Trump famously needs to be liked, and Macron’s efforts to woo him seemed to work for a time. Instead of being mocked, Trump felt included in international forums and even welcome in France, where other western European countries, like the UK, had sent strong anti-Trump messages. This strategy resulted in the US president calling his French counterpart “a great guy”, “smart” and “strong”, when Angela Merkel and Theresa May were at best acknowledged. (Could this also be because they are women? Who. Knows.)

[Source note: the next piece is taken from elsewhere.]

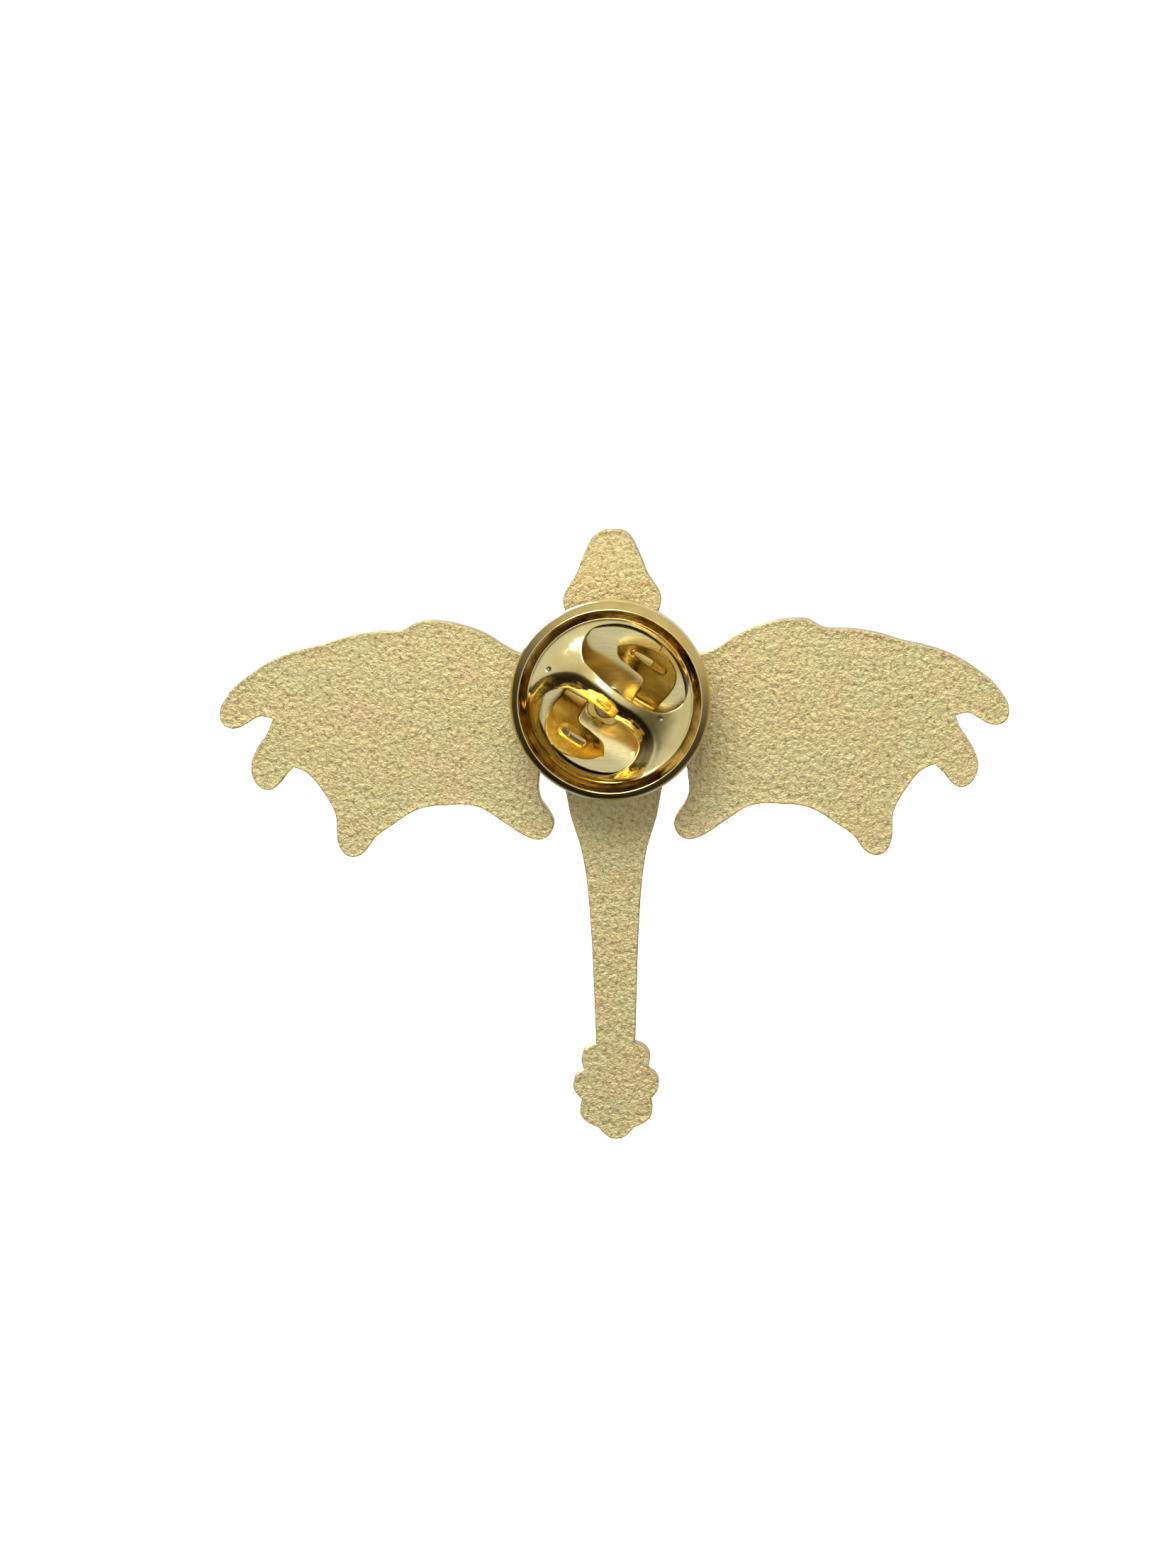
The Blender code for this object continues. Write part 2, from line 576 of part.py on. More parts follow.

But it soon became evident that Macron’s declarations of “friendship across the ages” that “nothing will ever separate” were carefully-staged PR coups. After each present or smile, came a symbolic gesture (that handshake), an attack (Macron criticising Trump’s presidency in front of the US Congress) or a phone call pleading the US president to reconsider one of his decisions.“Does Macron like Trump back?” American media asked.

Even Trump, after some time, couldn’t be fooled. In his grand friendship displays, Macron forgot that Trump’s constant need for attention and validation is only matched by his strong will to dominate any situation. The problem when you try to tame a dangerous beast is that if you fail, there’s a high chance you’ll get hurt.

Indeed, Macron’s friendship offensive started to backfire long ago. After the Frenchman’s boast about his strong handshake, Trump decided to withdraw from the Paris accords. The “friendship tree” disappeared from the White House’s lawn mere days after being planted. When Trump wiped away Macron’s dandruff, it reached the point of no return.

Despite telling the BBC “I’m always extremely direct and frank. Sometimes I manage to convince him, sometimes I fail”, Macron asked Trump to change his mind on the matters of the Paris accord, the move of the American embassy in Israel to Jerusalem, the Iran nuclear deal and the steel and aluminum tariffs – and managed to convince him precisely zero (0) times.

Like many of his campaign promises, Macron’s friendship with Trump was an illusion. Many French voters will be glad it’s gone. Now it is time for Macron to use his brilliantly functioning brain to come up with the best possible conscious unfriending solution. Then he can be “direct and frank” about it and speak out against the US president’s many faults. If anything, Trump will call that “bad” and “terrible” too.

As Angela Merkel just reached out to Macron with an offer on his Eurozone reform proposal, maybe the Frenchman can work on real alliances instead of make-believe “friendships”.